Sorry to disappoint. But cutting wages is more likely to reduce labour productivity, which, simply put, is the amount of goods or services a worker produces. If a worker produces more, his or her productivity has risen. If the same worker's output falls, productivity is down. Nothing to do with cost.
Apart from appearing to be a diversionary tactic from where the blame truly lies for our productivity slump, the unending campaign to drastically reshape our industrial relations system could come back to bite the business sector. It overlooks the potential damage of such action on the long-term profitability of our corporations, particularly those with a domestic focus.
What is often ignored in this heated debate is that, outside of work hours, labour usually is referred to as consumers. Your workers are also your customers.
Reduce their income and eliminate their job security and you may well end up selling less product. On the other side of the ledger, productivity is also likely to suffer. Let's face it, cutting wages and conditions is hardly an incentive to work harder.
In survey after survey, we are told of the dire state of consumer confidence and the impact this is having on sales and company profits. It may be indefinite if a radical industrial relations shake-up is thrown into the mix.
During the past 20 years, our industrial relations system has been constantly evolving and an increasing proportion of our workforce has become part time, casual or short-term contract workers. That has increased labour market flexibility, allowing companies to adjust employee numbers as conditions dictate.
But those workers, most of them younger new entrants into the labour force, are a greater credit risk for banks simply because their income is less secure. They are less likely to buy real estate as they are less willing to commit to long-term finance.
Those that do take the plunge often do so with financial assistance from their baby boomer parents, the ones who had a steady income and a secure job.
That aside, the evidence is now clear. Labour market productivity is nowhere near as dire as our business leaders suggest.
According to McKinsey's Beyond the Boom: Australia's Productivity Imperative labour productivity rose at an annual 0.3 per cent during the past six years. That's a snail's pace when compared with the experiences of the 1990s when productivity grew at an annual 3.1 per cent. At least it is positive. Capital productivity on the other hand, has turned negative, wiping $43 billion from national income. Why? Well, a couple of reasons. One is that much of the enormous recent investment in new machines and building new mines has yet to generate an income. And so as that new plant and equipment starts churning out exports, a great deal of our productivity ''problem'' - both for labour and capital - will be solved.

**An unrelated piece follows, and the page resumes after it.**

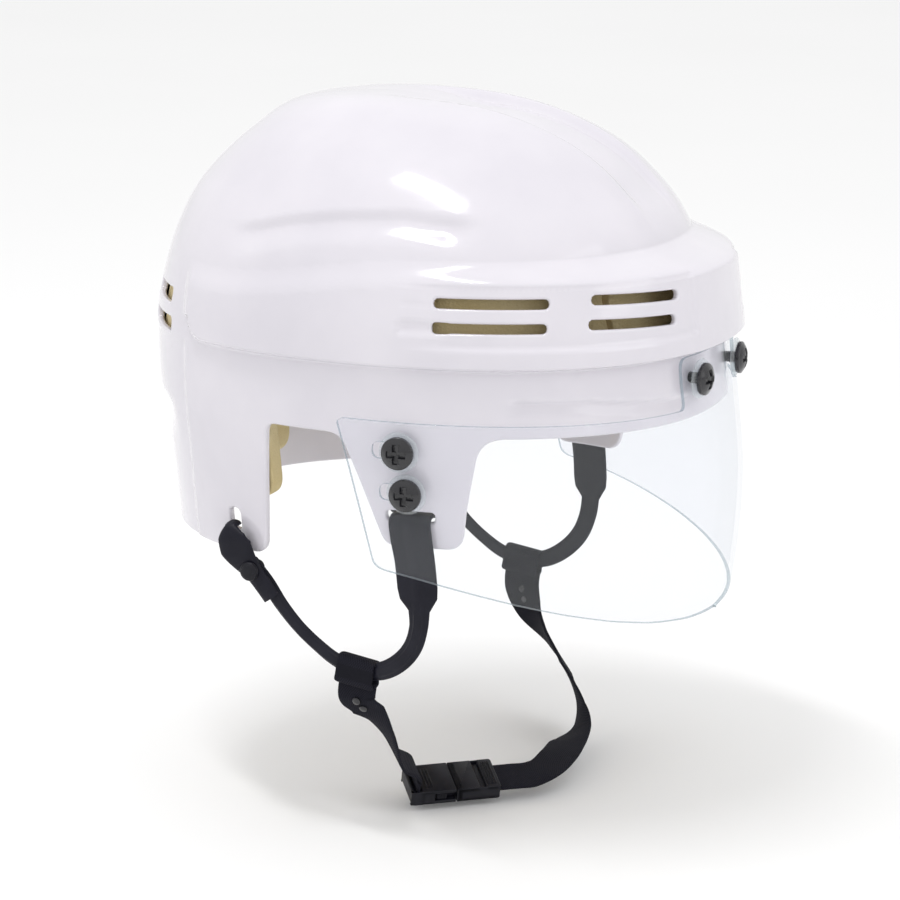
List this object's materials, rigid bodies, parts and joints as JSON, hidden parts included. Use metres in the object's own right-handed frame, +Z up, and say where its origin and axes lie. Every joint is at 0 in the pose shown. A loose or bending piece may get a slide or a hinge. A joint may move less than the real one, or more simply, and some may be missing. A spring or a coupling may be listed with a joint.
{
  "type": "ice hockey helmet",
  "caption": "White ice hockey helmet with a clear visor on screws, foam pads, rubber ear loops and a webbing chin strap with a side-release buckle.",
  "frame": {"origin": "the middle of the head cavity just below brow height, where the wearer's head holds the helmet", "axes": "+X to the wearer's front, +Y to the wearer's left, +Z up to the crown"},
  "size_m": [0.2674, 0.225, 0.3109],
  "materials": {
    "shell": "glossy moulded white plastic, clear gloss",
    "visor": "clear polycarbonate sheet, faint blue-green tint",
    "foam": "pale yellow closed-cell foam",
    "rubber": "black moulded rubber, satin",
    "hardware": "black moulded acetal and black enamelled screw heads",
    "nut_metal": "zinc-plated steel",
    "clear_washer": "clear flexible plastic",
    "webbing": "black woven nylon webbing"
  },
  "bodies": {
    "helmet": {"shell": "shell", "visor": "visor", "forehead_pad": "foam", "crown_pad": "foam", "nape_pad": "foam", "occipital_pad": "foam", "temple_pad_right": "foam", "temple_pad_left": "foam", "rear_side_pad_right": "foam", "rear_side_pad_left": "foam", "visor_screw_right_upper": "hardware", "visor_washer_right_upper": "clear_washer", "visor_nut_right_upper": "nut_metal", "visor_screw_right_lower": "hardware", "visor_washer_right_lower": "clear_washer", "visor_nut_right_lower": "nut_metal", "visor_screw_front_right": "hardware", "visor_washer_front_right": "clear_washer", "visor_nut_front_right": "nut_metal", "visor_screw_left_upper": "hardware", "visor_washer_left_upper": "clear_washer", "visor_nut_left_upper": "nut_metal", "visor_screw_left_lower": "hardware", "visor_washer_left_lower": "clear_washer", "visor_nut_left_lower": "nut_metal", "visor_screw_front_left": "hardware", "visor_washer_front_left": "clear_washer", "visor_nut_front_left": "nut_metal", "ear_loop_right": "rubber", "ear_loop_left": "rubber", "rear_tongue_right": "rubber", "rear_tongue_left": "rubber", "loop_button_right": "hardware", "loop_button_left": "hardware"},
    "chin_strap": {"strap_sleeve_right": "webbing", "strap_sleeve_left": "webbing", "chin_webbing_right": "webbing", "chin_webbing_left": "webbing", "buckle_socket": "hardware", "strap_rivet_right_upper": "hardware", "strap_rivet_right_lower": "hardware", "strap_rivet_left_upper": "hardware", "strap_rivet_left_lower": "hardware"},
    "buckle_plug": {"buckle_plug": "hardware"},
    "prong_front": {"release_prong_front": "hardware"},
    "prong_rear": {"release_prong_rear": "hardware"}
  },
  "joints": [
    {"name": "chin_strap_swing", "type": "hinge", "parent": "helmet", "child": "chin_strap", "pos_m": [-0.016, 0, -0.074], "axis": [0, 1, 0], "range_deg": [-14, 14], "stiffness_Nm_per_rad": 0.35, "deforming": ["ear_loop_right", "ear_loop_left"]},
    {"name": "buckle_release", "type": "slide", "parent": "chin_strap", "child": "buckle_plug", "axis": [0.7782, 0.628, 0], "range_m": [0, 0.0135]},
    {"name": "prong_front_press", "type": "slide", "parent": "buckle_plug", "child": "prong_front", "axis": [-0.6005, 0.7442, 0.2924], "range_m": [0, 0.0016], "stiffness_N_per_m": 400},
    {"name": "prong_rear_press", "type": "slide", "parent": "buckle_plug", "child": "prong_rear", "axis": [0.6005, -0.7442, -0.2924], "range_m": [0, 0.0016], "stiffness_N_per_m": 400}
  ],
  "couplings": [
    {"joint": "prong_rear_press", "follows": "prong_front_press", "ratio": 1}
  ]
}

But the report also highlights what must be an uncomfortable truth for Australian managers, particularly in our resources sector. It reckons a large portion of the cost increases in our mining sector is down to poor management. With a resources boom of unprecedented proportions, the scale and magnitude of the projects under construction has stretched management capabilities, many of whom have little experience with these mega projects.
The McKinsey criticism was not confined to the resources sector. It seems management in our manufacturing industries underperforms most advanced economies. We're ninth on the list after America, Japan and European nations such as Germany, Sweden, Britain, France and Italy with Canada in fifth place.
America's productivity has soared in recent years, although there is evidence it has begun to taper off. In part, that is because of its high unemployment. The most productive workers were the ones more likely to keep their jobs when the recession hit. But there is more to it than that.
Innovative management techniques - working out how to produce more with the same inputs including workers - has been a driving force behind the resurgence of US manufacturing, along with a weak dollar that has boosted exports.
Our productivity ''problem'' will best be solved through investment - in new and more efficient machines and in education to produce more skilled workers and better managers - not with a slash-and-burn approach to wages and conditions. That's something you're unlikely to hear in the coming propaganda war.